Some
African tribes--not to draw the comparison disrespectfully--some
savage African tribes, when they make a king require him perhaps to
achieve an exhausting foot-race under the stimulus of considerable
popular prodding and goading, or perhaps to be severely and
experimentally knocked about the head by his Privy Council, or
perhaps to be dipped in a river full of crocodiles, or perhaps to
drink immense quantities of something nasty out of a calabash--at
all events, to undergo some purifying ordeal in presence of his
admiring subjects.
I must confess that I became rather alarmed when I was duly warned
by your constituted authorities that whatever I might happen to say
here to-night would be termed an inaugural address on the entrance
upon a new term of study by the members of your various classes;
for, besides that, the phrase is something high-sounding for my
taste, I avow that I do look forward to that blessed time when
every man shall inaugurate his own work for himself, and do it.
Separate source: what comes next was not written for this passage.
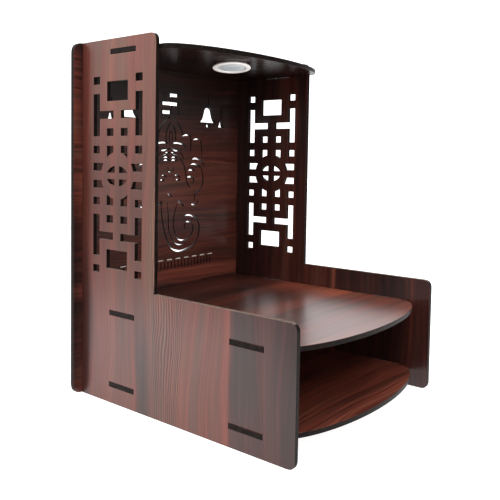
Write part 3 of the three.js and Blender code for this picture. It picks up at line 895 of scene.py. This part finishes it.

I
believe that we shall then have inaugurated a new era indeed, and
one in which the Lord's Prayer will become a fulfilled prophecy
upon this earth. Remembering, however, that you may call anything
by any name without in the least changing its nature--bethinking
myself that you may, if you be so minded, call a butterfly a
buffalo, without advancing a hair's breadth towards making it one--
I became composed in my mind, and resolved to stick to the very
homely intention I had previously formed.